High blood pressure is likely the most important topic we can discuss, given that high blood pressure is common and contributes significantly to many diseases such as heart disease, kidney disease, and strokes. We’re not going to cover everything this week, but let’s answer the questions “What is blood pressure?” and “Why does it matter?”
First, “What’s blood?” Our body is a collection of specialized systems, but each is nothing without the others. What’s a brain without sense organs (eye, skin…) or a heart without lungs? We are a collection of parts (kidneys, intestines, liver…), each depending on all the other organs to perform their role.
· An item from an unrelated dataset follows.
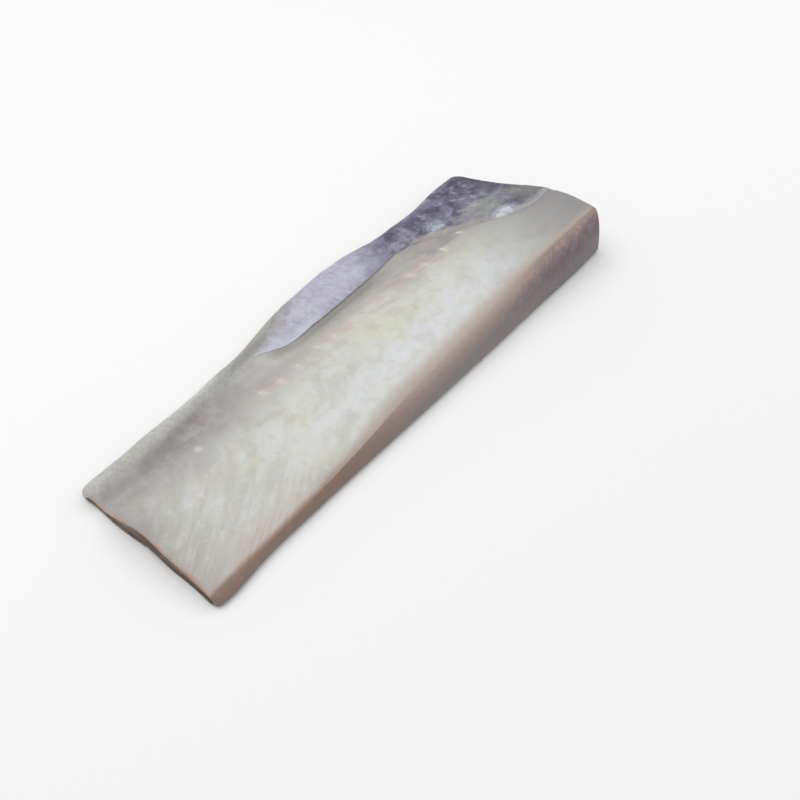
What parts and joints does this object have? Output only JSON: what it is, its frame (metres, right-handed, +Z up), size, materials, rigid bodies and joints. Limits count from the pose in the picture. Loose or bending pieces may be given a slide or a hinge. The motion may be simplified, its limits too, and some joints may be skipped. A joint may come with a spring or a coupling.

However, the parts can only make a whole if they are connected, and it’s the blood that ties everything together. Oxygen, nutrients, and hormones in the blood are the fuel and instructions every cell needs to do its job.
The second is pressure. Pressure is a measure of force. Blood must reach every cell in the body with its contents for the system to work. Blood pressure generated by the heart allows blood to connect and fuel all our specialized parts.
So why does the pressure of the blood matter? I might ask why does the power company worry about having the correct voltage reach your house? Can you water the garden with a pressure washer? Should you drive a nail a sledgehammer? Force matters! Too much blood pressure damages the delicate organs of our bodies over time, and Not enough blood pressure, and our organ systems can’t function.
“Sounds simple enough. What’s the complicated part?” For one, measuring blood pressure can be complicated. The pressure of our blood is adaptable to our situation, and there are times, such as exercise, when it’s supposed to elevate. Hypertension, a medical condition, is elevated resting blood pressure. If the blood pressure is constantly elevated, even at rest, then over time, the organs the blood supplies wear out too soon. A heart or kidney might typically last for 90-100 years or more, but could start failing much due to hypertension. Thankfully, hypertension is one of the most treatable conditions. Mild hypertension can sometimes be effectively treated with lifestyle changes (less salt intake, weight loss, diets high in fruits and veggies, and exercise). Thankfully, we have a large selection of medications with long track records of proven benefits to address high blood pressure.